Restate the whole listing exactly.

● ● ● ● ● ● ●

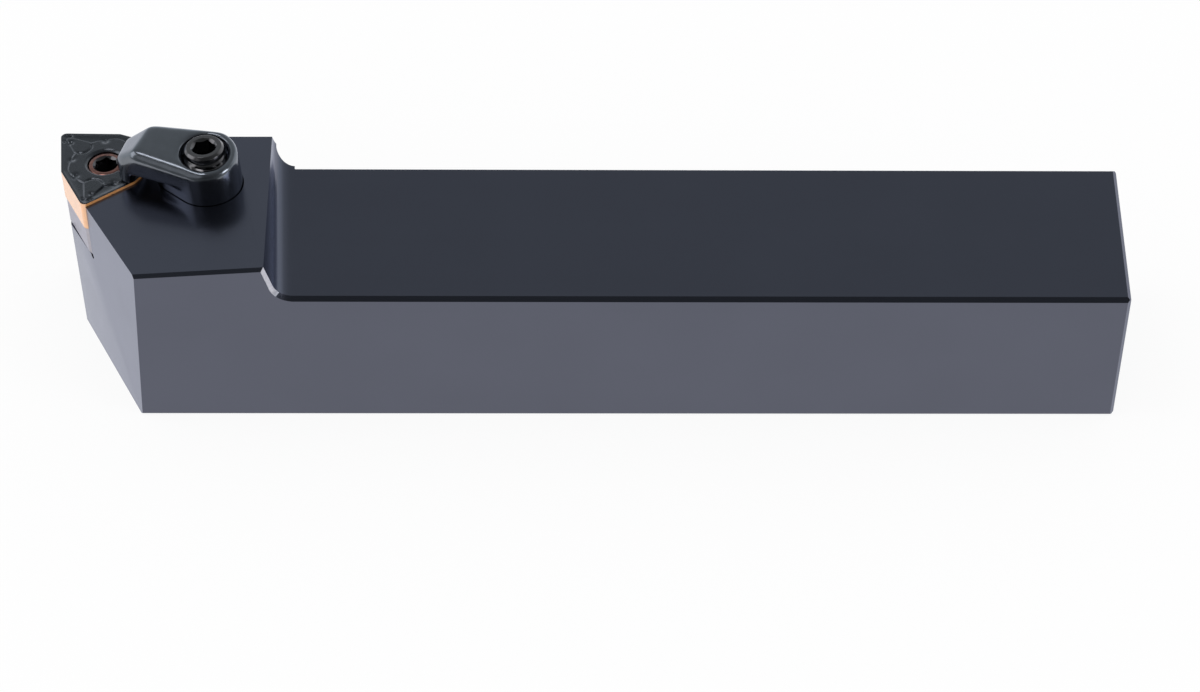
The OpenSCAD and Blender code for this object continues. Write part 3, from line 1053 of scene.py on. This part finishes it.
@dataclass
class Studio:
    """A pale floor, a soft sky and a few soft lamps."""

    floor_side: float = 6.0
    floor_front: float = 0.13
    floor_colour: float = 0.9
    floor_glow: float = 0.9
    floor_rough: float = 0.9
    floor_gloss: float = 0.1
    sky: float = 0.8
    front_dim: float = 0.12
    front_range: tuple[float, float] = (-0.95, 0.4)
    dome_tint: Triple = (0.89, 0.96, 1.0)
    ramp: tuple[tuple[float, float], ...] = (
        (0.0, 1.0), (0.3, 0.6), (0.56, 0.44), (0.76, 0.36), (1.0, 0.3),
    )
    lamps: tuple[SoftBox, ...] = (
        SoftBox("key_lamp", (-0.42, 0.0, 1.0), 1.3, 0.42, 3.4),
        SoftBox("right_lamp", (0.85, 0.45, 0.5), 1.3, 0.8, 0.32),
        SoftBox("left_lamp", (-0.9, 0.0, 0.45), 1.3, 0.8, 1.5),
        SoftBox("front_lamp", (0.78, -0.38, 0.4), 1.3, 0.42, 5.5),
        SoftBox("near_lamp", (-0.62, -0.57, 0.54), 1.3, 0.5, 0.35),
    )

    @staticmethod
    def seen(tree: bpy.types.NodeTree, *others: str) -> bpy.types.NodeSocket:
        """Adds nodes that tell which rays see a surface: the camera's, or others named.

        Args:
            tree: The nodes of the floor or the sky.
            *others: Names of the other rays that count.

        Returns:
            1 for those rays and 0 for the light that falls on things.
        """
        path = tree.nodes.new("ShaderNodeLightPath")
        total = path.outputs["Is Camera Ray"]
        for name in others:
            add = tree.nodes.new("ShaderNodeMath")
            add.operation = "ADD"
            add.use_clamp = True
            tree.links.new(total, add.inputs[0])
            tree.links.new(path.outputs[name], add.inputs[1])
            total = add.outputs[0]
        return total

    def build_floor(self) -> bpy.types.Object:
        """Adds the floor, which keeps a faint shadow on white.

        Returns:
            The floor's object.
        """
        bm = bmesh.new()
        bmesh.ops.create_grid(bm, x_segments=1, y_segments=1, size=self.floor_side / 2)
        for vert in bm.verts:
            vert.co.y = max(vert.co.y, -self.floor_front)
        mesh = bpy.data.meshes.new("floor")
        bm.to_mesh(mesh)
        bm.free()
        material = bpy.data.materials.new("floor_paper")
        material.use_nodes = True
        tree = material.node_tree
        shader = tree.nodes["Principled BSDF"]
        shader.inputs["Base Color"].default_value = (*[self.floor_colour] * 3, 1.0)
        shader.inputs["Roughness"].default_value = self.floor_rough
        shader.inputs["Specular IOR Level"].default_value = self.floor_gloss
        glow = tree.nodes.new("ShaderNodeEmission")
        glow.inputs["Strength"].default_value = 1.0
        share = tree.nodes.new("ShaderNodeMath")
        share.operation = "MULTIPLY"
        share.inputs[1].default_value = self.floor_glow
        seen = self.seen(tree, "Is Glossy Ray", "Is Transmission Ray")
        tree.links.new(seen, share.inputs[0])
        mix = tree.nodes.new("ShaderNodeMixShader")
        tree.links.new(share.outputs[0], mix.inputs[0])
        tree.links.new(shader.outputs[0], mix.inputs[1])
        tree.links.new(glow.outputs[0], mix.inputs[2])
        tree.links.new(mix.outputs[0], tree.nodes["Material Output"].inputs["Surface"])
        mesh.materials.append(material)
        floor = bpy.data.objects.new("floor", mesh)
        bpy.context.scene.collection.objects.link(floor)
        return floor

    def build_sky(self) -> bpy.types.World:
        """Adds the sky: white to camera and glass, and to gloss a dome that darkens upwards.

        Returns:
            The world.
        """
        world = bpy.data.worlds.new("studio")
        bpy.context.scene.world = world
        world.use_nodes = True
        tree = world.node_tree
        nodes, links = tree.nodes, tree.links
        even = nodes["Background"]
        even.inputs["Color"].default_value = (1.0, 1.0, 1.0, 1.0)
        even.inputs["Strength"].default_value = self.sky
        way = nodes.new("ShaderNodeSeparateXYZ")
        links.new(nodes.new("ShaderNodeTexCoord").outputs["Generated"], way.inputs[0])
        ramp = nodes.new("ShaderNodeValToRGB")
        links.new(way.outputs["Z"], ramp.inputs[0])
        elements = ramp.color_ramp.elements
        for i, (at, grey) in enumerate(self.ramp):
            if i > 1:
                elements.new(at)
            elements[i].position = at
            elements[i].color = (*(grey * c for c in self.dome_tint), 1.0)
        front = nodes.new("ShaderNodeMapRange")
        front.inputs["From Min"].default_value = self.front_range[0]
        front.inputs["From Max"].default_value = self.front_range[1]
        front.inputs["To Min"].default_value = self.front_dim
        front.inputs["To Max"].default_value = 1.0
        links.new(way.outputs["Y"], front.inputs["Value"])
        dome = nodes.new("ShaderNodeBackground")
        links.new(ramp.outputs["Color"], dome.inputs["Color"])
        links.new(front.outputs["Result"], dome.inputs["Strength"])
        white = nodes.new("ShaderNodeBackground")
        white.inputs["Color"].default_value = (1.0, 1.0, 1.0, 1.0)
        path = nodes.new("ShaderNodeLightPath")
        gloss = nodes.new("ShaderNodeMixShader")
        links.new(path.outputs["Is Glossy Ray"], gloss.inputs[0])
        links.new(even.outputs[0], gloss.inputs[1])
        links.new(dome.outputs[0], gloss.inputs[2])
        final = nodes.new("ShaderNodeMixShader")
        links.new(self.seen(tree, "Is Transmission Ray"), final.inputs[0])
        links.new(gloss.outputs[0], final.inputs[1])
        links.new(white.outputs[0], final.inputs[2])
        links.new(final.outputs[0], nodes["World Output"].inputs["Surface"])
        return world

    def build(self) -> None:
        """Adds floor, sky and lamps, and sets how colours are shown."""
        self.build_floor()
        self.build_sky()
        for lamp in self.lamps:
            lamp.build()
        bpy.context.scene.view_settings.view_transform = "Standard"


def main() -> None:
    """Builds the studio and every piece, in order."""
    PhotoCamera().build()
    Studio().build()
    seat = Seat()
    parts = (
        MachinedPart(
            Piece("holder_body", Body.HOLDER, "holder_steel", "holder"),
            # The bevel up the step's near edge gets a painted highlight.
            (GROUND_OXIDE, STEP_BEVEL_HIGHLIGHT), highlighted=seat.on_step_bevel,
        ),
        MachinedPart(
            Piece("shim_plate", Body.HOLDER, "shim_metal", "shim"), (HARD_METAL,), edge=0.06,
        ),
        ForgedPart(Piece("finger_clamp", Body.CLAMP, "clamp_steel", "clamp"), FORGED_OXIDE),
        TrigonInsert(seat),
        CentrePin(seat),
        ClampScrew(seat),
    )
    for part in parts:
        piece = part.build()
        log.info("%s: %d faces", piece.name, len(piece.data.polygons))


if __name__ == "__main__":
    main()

● ● ● ● ● ● ●

■ EXERCISE ANSWER
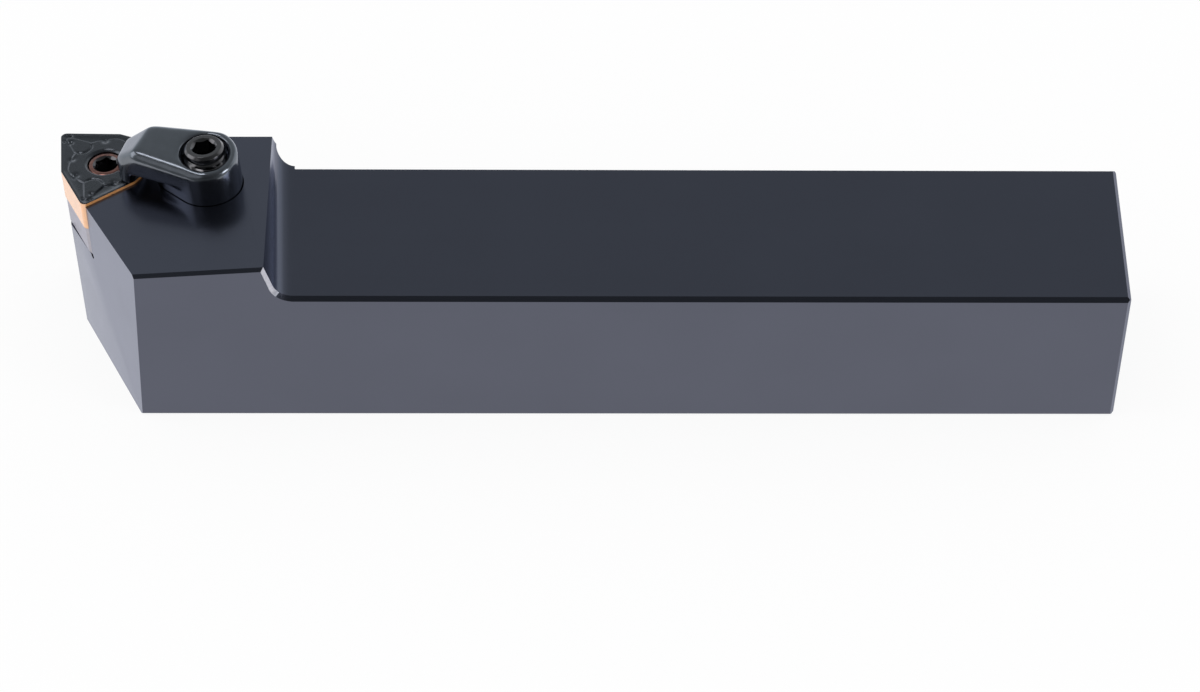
The OpenSCAD and Blender code for this object continues. Write part 3, from line 1053 of scene.py on. This part finishes it.
@dataclass
class Studio:
    """A pale floor, a soft sky and a few soft lamps."""

    floor_side: float = 6.0
    floor_front: float = 0.13
    floor_colour: float = 0.9
    floor_glow: float = 0.9
    floor_rough: float = 0.9
    floor_gloss: float = 0.1
    sky: float = 0.8
    front_dim: float = 0.12
    front_range: tuple[float, float] = (-0.95, 0.4)
    dome_tint: Triple = (0.89, 0.96, 1.0)
    ramp: tuple[tuple[float, float], ...] = (
        (0.0, 1.0), (0.3, 0.6), (0.56, 0.44), (0.76, 0.36), (1.0, 0.3),
    )
    lamps: tuple[SoftBox, ...] = (
        SoftBox("key_lamp", (-0.42, 0.0, 1.0), 1.3, 0.42, 3.4),
        SoftBox("right_lamp", (0.85, 0.45, 0.5), 1.3, 0.8, 0.32),
        SoftBox("left_lamp", (-0.9, 0.0, 0.45), 1.3, 0.8, 1.5),
        SoftBox("front_lamp", (0.78, -0.38, 0.4), 1.3, 0.42, 5.5),
        SoftBox("near_lamp", (-0.62, -0.57, 0.54), 1.3, 0.5, 0.35),
    )

    @staticmethod
    def seen(tree: bpy.types.NodeTree, *others: str) -> bpy.types.NodeSocket:
        """Adds nodes that tell which rays see a surface: the camera's, or others named.

        Args:
            tree: The nodes of the floor or the sky.
            *others: Names of the other rays that count.

        Returns:
            1 for those rays and 0 for the light that falls on things.
        """
        path = tree.nodes.new("ShaderNodeLightPath")
        total = path.outputs["Is Camera Ray"]
        for name in others:
            add = tree.nodes.new("ShaderNodeMath")
            add.operation = "ADD"
            add.use_clamp = True
            tree.links.new(total, add.inputs[0])
            tree.links.new(path.outputs[name], add.inputs[1])
            total = add.outputs[0]
        return total

    def build_floor(self) -> bpy.types.Object:
        """Adds the floor, which keeps a faint shadow on white.

        Returns:
            The floor's object.
        """
        bm = bmesh.new()
        bmesh.ops.create_grid(bm, x_segments=1, y_segments=1, size=self.floor_side / 2)
        for vert in bm.verts:
            vert.co.y = max(vert.co.y, -self.floor_front)
        mesh = bpy.data.meshes.new("floor")
        bm.to_mesh(mesh)
        bm.free()
        material = bpy.data.materials.new("floor_paper")
        material.use_nodes = True
        tree = material.node_tree
        shader = tree.nodes["Principled BSDF"]
        shader.inputs["Base Color"].default_value = (*[self.floor_colour] * 3, 1.0)
        shader.inputs["Roughness"].default_value = self.floor_rough
        shader.inputs["Specular IOR Level"].default_value = self.floor_gloss
        glow = tree.nodes.new("ShaderNodeEmission")
        glow.inputs["Strength"].default_value = 1.0
        share = tree.nodes.new("ShaderNodeMath")
        share.operation = "MULTIPLY"
        share.inputs[1].default_value = self.floor_glow
        seen = self.seen(tree, "Is Glossy Ray", "Is Transmission Ray")
        tree.links.new(seen, share.inputs[0])
        mix = tree.nodes.new("ShaderNodeMixShader")
        tree.links.new(share.outputs[0], mix.inputs[0])
        tree.links.new(shader.outputs[0], mix.inputs[1])
        tree.links.new(glow.outputs[0], mix.inputs[2])
        tree.links.new(mix.outputs[0], tree.nodes["Material Output"].inputs["Surface"])
        mesh.materials.append(material)
        floor = bpy.data.objects.new("floor", mesh)
        bpy.context.scene.collection.objects.link(floor)
        return floor

    def build_sky(self) -> bpy.types.World:
        """Adds the sky: white to camera and glass, and to gloss a dome that darkens upwards.

        Returns:
            The world.
        """
        world = bpy.data.worlds.new("studio")
        bpy.context.scene.world = world
        world.use_nodes = True
        tree = world.node_tree
        nodes, links = tree.nodes, tree.links
        even = nodes["Background"]
        even.inputs["Color"].default_value = (1.0, 1.0, 1.0, 1.0)
        even.inputs["Strength"].default_value = self.sky
        way = nodes.new("ShaderNodeSeparateXYZ")
        links.new(nodes.new("ShaderNodeTexCoord").outputs["Generated"], way.inputs[0])
        ramp = nodes.new("ShaderNodeValToRGB")
        links.new(way.outputs["Z"], ramp.inputs[0])
        elements = ramp.color_ramp.elements
        for i, (at, grey) in enumerate(self.ramp):
            if i > 1:
                elements.new(at)
            elements[i].position = at
            elements[i].color = (*(grey * c for c in self.dome_tint), 1.0)
        front = nodes.new("ShaderNodeMapRange")
        front.inputs["From Min"].default_value = self.front_range[0]
        front.inputs["From Max"].default_value = self.front_range[1]
        front.inputs["To Min"].default_value = self.front_dim
        front.inputs["To Max"].default_value = 1.0
        links.new(way.outputs["Y"], front.inputs["Value"])
        dome = nodes.new("ShaderNodeBackground")
        links.new(ramp.outputs["Color"], dome.inputs["Color"])
        links.new(front.outputs["Result"], dome.inputs["Strength"])
        white = nodes.new("ShaderNodeBackground")
        white.inputs["Color"].default_value = (1.0, 1.0, 1.0, 1.0)
        path = nodes.new("ShaderNodeLightPath")
        gloss = nodes.new("ShaderNodeMixShader")
        links.new(path.outputs["Is Glossy Ray"], gloss.inputs[0])
        links.new(even.outputs[0], gloss.inputs[1])
        links.new(dome.outputs[0], gloss.inputs[2])
        final = nodes.new("ShaderNodeMixShader")
        links.new(self.seen(tree, "Is Transmission Ray"), final.inputs[0])
        links.new(gloss.outputs[0], final.inputs[1])
        links.new(white.outputs[0], final.inputs[2])
        links.new(final.outputs[0], nodes["World Output"].inputs["Surface"])
        return world

    def build(self) -> None:
        """Adds floor, sky and lamps, and sets how colours are shown."""
        self.build_floor()
        self.build_sky()
        for lamp in self.lamps:
            lamp.build()
        bpy.context.scene.view_settings.view_transform = "Standard"


def main() -> None:
    """Builds the studio and every piece, in order."""
    PhotoCamera().build()
    Studio().build()
    seat = Seat()
    parts = (
        MachinedPart(
            Piece("holder_body", Body.HOLDER, "holder_steel", "holder"),
            # The bevel up the step's near edge gets a painted highlight.
            (GROUND_OXIDE, STEP_BEVEL_HIGHLIGHT), highlighted=seat.on_step_bevel,
        ),
        MachinedPart(
            Piece("shim_plate", Body.HOLDER, "shim_metal", "shim"), (HARD_METAL,), edge=0.06,
        ),
        ForgedPart(Piece("finger_clamp", Body.CLAMP, "clamp_steel", "clamp"), FORGED_OXIDE),
        TrigonInsert(seat),
        CentrePin(seat),
        ClampScrew(seat),
    )
    for part in parts:
        piece = part.build()
        log.info("%s: %d faces", piece.name, len(piece.data.polygons))


if __name__ == "__main__":
    main()